E mentre il tempo vola, “l’abisso” in cui si afferma che la verità impiega molto tempo a scalzare l’errore nella siccità di un mondo che è assetato di verità per finire al canto di lode del Magnificat con la lode che sale a Dio “Esalta, anima mia, la gloria del Signore, lui artefice dell’angelica sapienza, lui che semina generosamente la sua terra, lui che deve essere esaltato per la poesia, per la gioia, per il dolore”.

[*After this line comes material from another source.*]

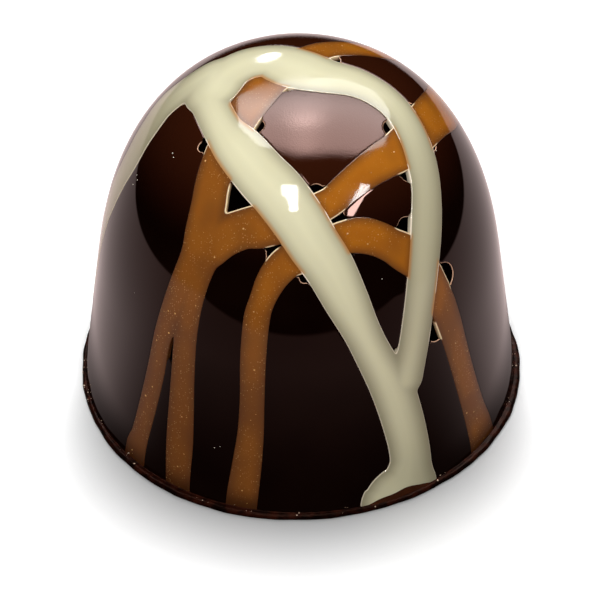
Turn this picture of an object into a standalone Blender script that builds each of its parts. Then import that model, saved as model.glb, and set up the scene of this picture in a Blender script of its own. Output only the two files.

E così si arriva alla fine di quest’ora di silenzioso ascolto e di profonda meditazione nel ricordo dell’attenzione di Giovanni Paolo II per il mondo dell’arte, ricordiamo la Lettera agli artisti del 1999.
Alla fine un lungo applauso ha sottolineato la bellezza della serata con le parole delle due artiste che hanno parlato della loro esperienza. E così Barbara Scappa che ha affermato che la ricerca della verità è stata nella sua vita un percorso obbligato, un urgenza che le ha fatto riconoscere il miracolo dell’esistenza, in cui il male non ha senso e l’amore è l’unica via, perché la mancanza d’amore è causa di molti mali, un inganno, perché noi siamo nati per amare e l’amore è Dio.
E Marta Bifano che interrogandosi sulla verità della vita ha affermato che spesso l’artista lavora a servizio dell’ego, mentre in realtà la vita deve essere “a servizio”, osservando come è indispensabile perché abbia un senso che la vita sia riempita dalla spiritualità.
Il sindaco di Cittanova, Francesco Cosentino alla fine ha ringraziato il vescovo per il modo scelto dalla diocesi per far passare la parola di Dio e per l’intenso coinvolgimento delle artiste nel proporre i brani della serata.
E infine il vescovo che ha sottolineato come “nella voce delle artiste abbiamo ascoltato la lirica dell’uomo Wojtyla nella sua ricchezza interiore e in quella dimensione contemplativa che non l’ha mai abbandonato e la poesia contemplativa ha bisogno mdi silenzio, di solitudine” . E se è vero, come affermato prima, che la crisi della verità è crisi di visione, è anche vero che la luce della verità che è Cristo può distruggere le tenebre della notte. Le sue parole conclusive: “Cerchiamo di essere tutti poeti dentro, andiamo verso la Luce per capire la verità, e così diventare per gli altri indicatori di verità”.